Making history insanely real

This was a few hours after I watched four almost identical men swoop down on a group of aristocrats and stab them to death to demonstrate Unity’s new four-player co-op mode. This isn’t a moment of excess that we can move past. It’s the core mechanic of the entire series. And it’s a good mechanic, one that can require real skill and provide emotional satisfaction through its cartoon logic. I wouldn’t play an Assassin’s Creed game that wasn’t about the freedom of leaping and sneaking and, yes, stabbing. I’m just uncomfortable with the idea that this is anything like hearing real stories from the revolution. There are many tales you can tell with AAA action games, many styles you can write them in. Realism is not one of them.

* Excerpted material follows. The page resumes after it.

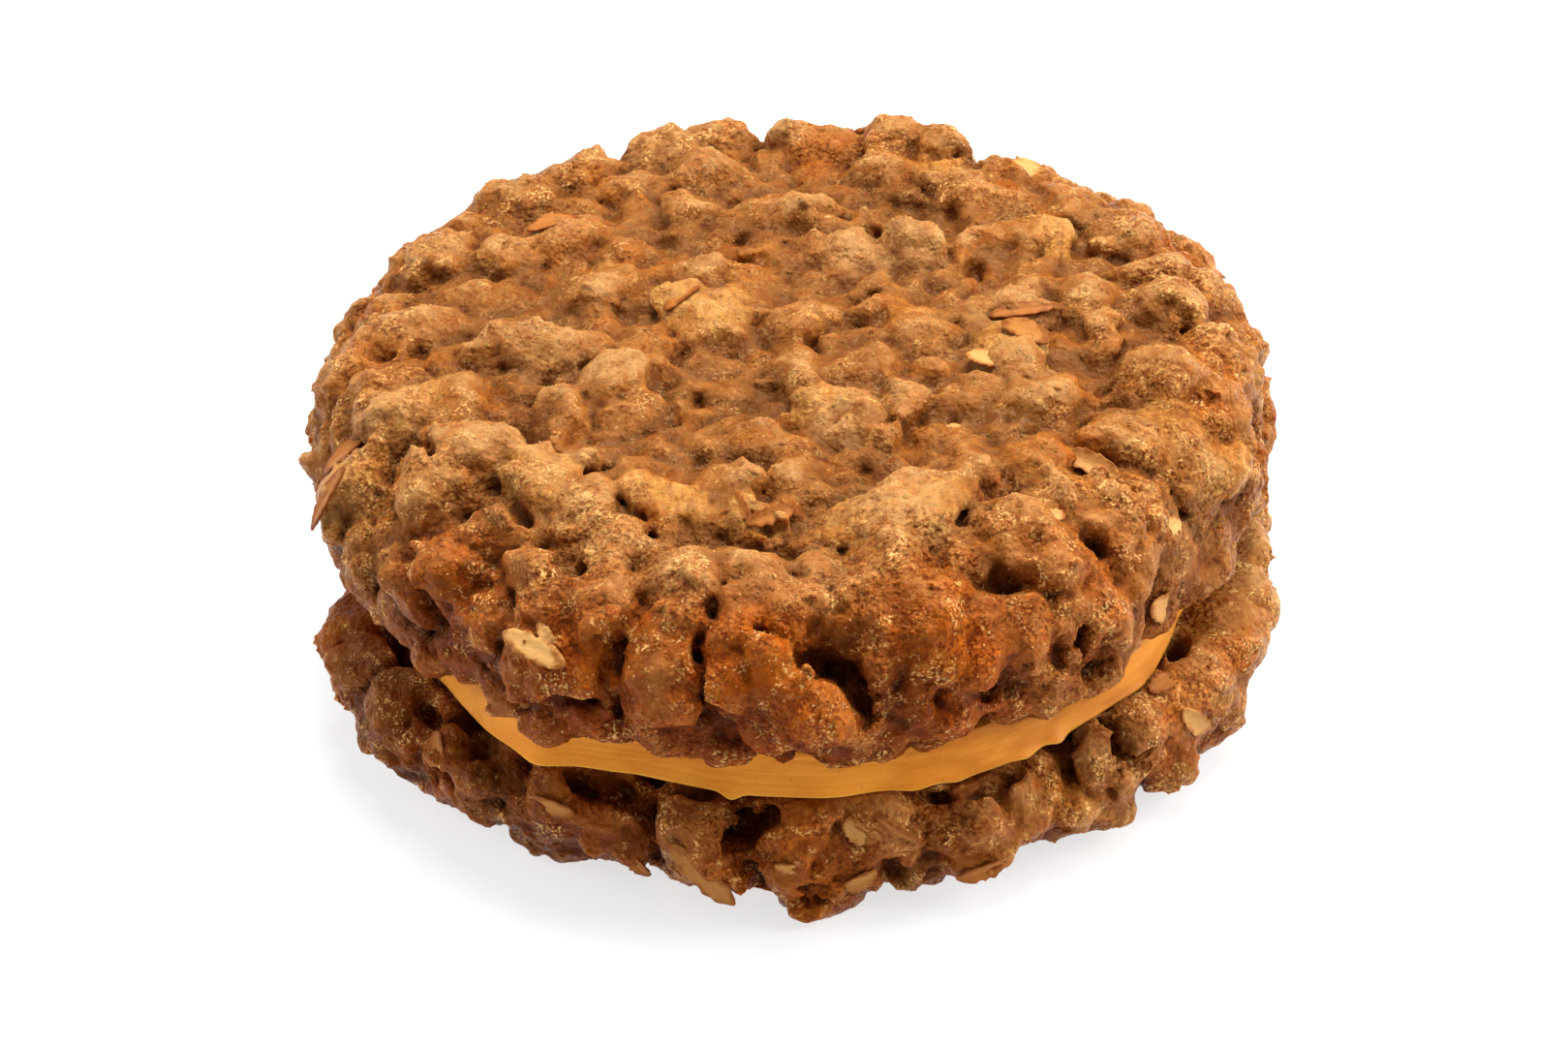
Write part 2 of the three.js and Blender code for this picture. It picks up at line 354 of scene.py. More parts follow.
class Dough:
    """A solid of dough: signed distances on an even grid, with the grid's points warped as dough flows."""

    FAR = 3.0  # the distance, in mm, past which places are all alike
    PROBE = 0.15  # the step in which the surface is looked for, in mm

    def __init__(self, low: np.ndarray, high: np.ndarray, cell: float, rng: np.random.Generator) -> None:
        """Lay out the grid.

        Args:
            low, high: The corners of the space that the dough may fill.
            cell: The grid's spacing.
            rng: The source of all that is random about the dough.
        """
        self.low, self.cell, self.rng = np.array(low, float), cell, rng
        self.calm = np.random.default_rng(17)  # for even relief, apart so that it moves no lump
        self.shape = tuple(int(n) for n in np.ceil((np.array(high) - low) / cell) + 1)
        ticks = [low[i] + cell * np.arange(self.shape[i], dtype=np.float32) for i in range(3)]
        self.place = np.stack(np.meshgrid(*ticks, indexing="ij"), axis=-1).astype(np.float32)
        self.flow = self.place.copy()
        self.distance = np.full(self.shape, self.FAR, np.float32)
        self.oats = self.distance.copy()
        self.grit = np.zeros(self.shape, np.float32)
        self.drift = 0.0

    def roughen(self, size: float, amount: float) -> None:
        """Make whatever is added or cut later uneven at this size, by about this amount."""
        self.grit += amount * self.noise(size)

    def stir(self, size: float, amount: float) -> None:
        """Warp the dough: whatever is added later comes out bent at this size, by about this amount."""
        for i in range(3):
            self.flow[..., i] += amount * self.noise(size)
        self.drift += 3 * amount

    def noise(self, size: float) -> np.ndarray:
        """Noise of one bump size over the grid."""
        return noise_field(self.shape, self.cell, size, self.rng)

    def even(self, size: float) -> np.ndarray:
        """The same, from the generator that moves nothing else."""
        return noise_field(self.shape, self.cell, size, self.calm)

    def billow(self, size: float, amount: float | np.ndarray) -> None:
        """Raise the surface in rounded bumps, half this size across, with creases between them."""
        self.distance -= (amount * (np.abs(self.even(size)) - 0.7)).astype(np.float32)

    def block(self, middle: np.ndarray, extent: float) -> tuple[slice, ...]:
        """The part of the grid within an extent of a point."""
        first = np.floor((middle - extent - self.low) / self.cell).astype(int)
        last = np.ceil((middle + extent - self.low) / self.cell).astype(int) + 1
        return tuple(slice(max(a, 0), max(min(b, n), 1)) for a, b, n in zip(first, last, self.shape))

    def sample(self, values: np.ndarray, points: np.ndarray) -> np.ndarray:
        """Read a grid of values between its points.

        Args:
            values: The grid, of numbers or of vectors.
            points: The places, one to a row.

        Returns:
            A value for each place.
        """
        spot = np.clip((points - self.low) / self.cell, 0, np.array(self.shape) - 1.001)
        index = spot.astype(int)
        share = spot - index
        total = 0.0
        for corner in np.ndindex(2, 2, 2):
            weight = np.prod(np.where(corner, share, 1 - share), axis=1)
            found = values[tuple((index + corner).T)]
            total = total + found * (weight if found.ndim == 1 else weight[:, None])
        return total

    def surface(self, point: np.ndarray, normal: np.ndarray, above: float = 4.0) -> np.ndarray:
        """Come down along a normal to where the dough starts.

        Args:
            point: A place near the surface.
            normal: The way out of the dough.
            above: How far out to start.

        Returns:
            The place on the dough, or the given one where none is met.
        """
        heights = np.arange(above, -above, -self.PROBE)
        line = point + heights[:, None] * normal
        inside = self.sample(self.distance, line) < 0
        return line[int(np.argmax(inside))] if inside.any() else point

    def add(self, blob: Blob, blend: float, is_oat: bool = False) -> None:
        """Join a blob to the dough.

        Args:
            blob: The blob, its middle in unwarped space.
            blend: The fillet in the crease round it.
            is_oat: Whether it is a flake under the dough, which colours it.
        """
        part, own = self._warped(blob, blend)
        away = own.distance(self.flow[part]) + self.grit[part]
        self.distance[part] = joined(self.distance[part], away, blend)
        if is_oat:
            self.oats[part] = np.minimum(self.oats[part], away)

    def cut(self, blob: Blob, blend: float) -> None:
        """Take a blob out of the dough, and round the hollow's edge by a blend."""
        part, own = self._warped(blob, blend + 1.0)
        away = own.distance(self.flow[part]) - 1.5 * self.grit[part]
        self.distance[part] = carved(self.distance[part], away, blend)

    def _warped(self, blob: Blob, blend: float) -> tuple[tuple[slice, ...], Blob]:
        """Find the block that a blob touches, and move its middle as the dough there has flowed."""
        part = self.block(blob.middle, float(blob.radii.max()) + blend + self.drift)
        return part, replace(blob, middle=self.sample(self.flow, blob.middle[None])[0])

    def mesh(self, name: str) -> bpy.types.Object:
        """Turn the dough into a closed mesh in metres, in one part, within the triangle limit."""
        grid = openvdb.FloatGrid(self.FAR)
        grid.copyFromArray(np.clip(self.distance, -self.FAR, self.FAR).astype(np.float32))
        grid.transform = openvdb.createLinearTransform(voxelSize=self.cell)
        points, quads = grid.convertToQuads(isovalue=0.0)
        points, quads = largest_shell(points.astype(np.float64), quads.astype(np.int64))
        piece = mesh_object(name, (points + self.low) * MM, quads)
        triangles = 2 * len(quads)
        if triangles > TRIANGLE_LIMIT:
            thin = piece.modifiers.new("thin", "DECIMATE")
            thin.ratio = TRIANGLE_LIMIT / triangles
            flattened(piece)
        return piece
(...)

Spend enough time with a video game character, and you may feel bad if they die. But with few exceptions, life is cheap in even the most restrained shooters and other action games. You can personally murder more people in a single BioShock Infinite mission than are killed by heroes and villains alike in the entirety of the first Die Hard film. By any realistic standard, a morally ambiguous protagonist wouldn’t be a soldier who went too far, he’d be a murderer on the scale of Timothy McVeigh. Add a multiplayer component to something and this issue grows exponentially. It doesn’t matter whether it’s "in self-defense." You’re a single person casually killing in orders of magnitude that real-life human beings can barely begin to conceptualize. And that killing is fun.

Like the Greek pantheon, the worlds of AAA action games play by different rules than ours. And like the pantheon, their larger-than-life symbolism makes them a perfect place for pulp, fables, and allegories. One of the best-written shooters of all time is BioShock, precisely because its personal stories are told in the context of a Randian world of towering archetypes, far removed from our own.

It’s when the mythic element is removed, when we try to ground the finely tuned mechanics of Tomb Raider or Call of Duty in the everyday, that we realize how deep these differences run. Imagine if the creators of The Road Runner Show decided to show the tragedy of violence by having Wile E. Coyote’s Acme bomb blow him to realistic pieces, then sending in his family to mourn his death. Then imagine that he got back up and kept chasing the Road Runner. This is a "poignant" AAA shooter. It’s trying to have its cake and eat it too.

AAA action games play by different rules than ours

There’s no reason that genres can’t "grow up" as the people who enjoy them age. We just have too a narrow definition of what that means. We equate maturity with middlebrow sentimentality, treating sadness as the be-all and end-all of meaningful fiction. Roger Ebert hurt gaming when he issued his ultimatum that games could not be art, but it’s not because he muffled our artistic voice. It’s because he created a generation of gamers desperate to prove their credibility, latching onto the markers of respectable fiction in order to reassure themselves that no one could call them childish, but never examining whether the function was right for the form. We have created the cargo cult of Oscar bait.

At the same time, though, we’ve found mechanics that mesh perfectly with certain kinds of realism, whether that’s slow first-person exploration or a harrying matching game like Papers, Please. We’ve even found a twisted and shattered version of The Road in the grim and unconventional DayZ. Deciding that some things don’t work doesn’t mean we should settle for "big dumb shooters," give up on interesting plots and characters, or give racism and sexism a pass. If anything, this is an opportunity to forge new ground.

Amidst a million deaths, it’s hard to turn a single one into a tragedy instead of a statistic. For us, death is vast and final. For our violent digital avatars, it’s a speed bump. As long as a game has killing as a central mechanic, it’s difficult to reconcile those two facts. I love shooters. I don’t want them to go away, and I want them to talk about the human condition. There are just ways of talking about the human condition that don’t require ignoring everything else that a game is about.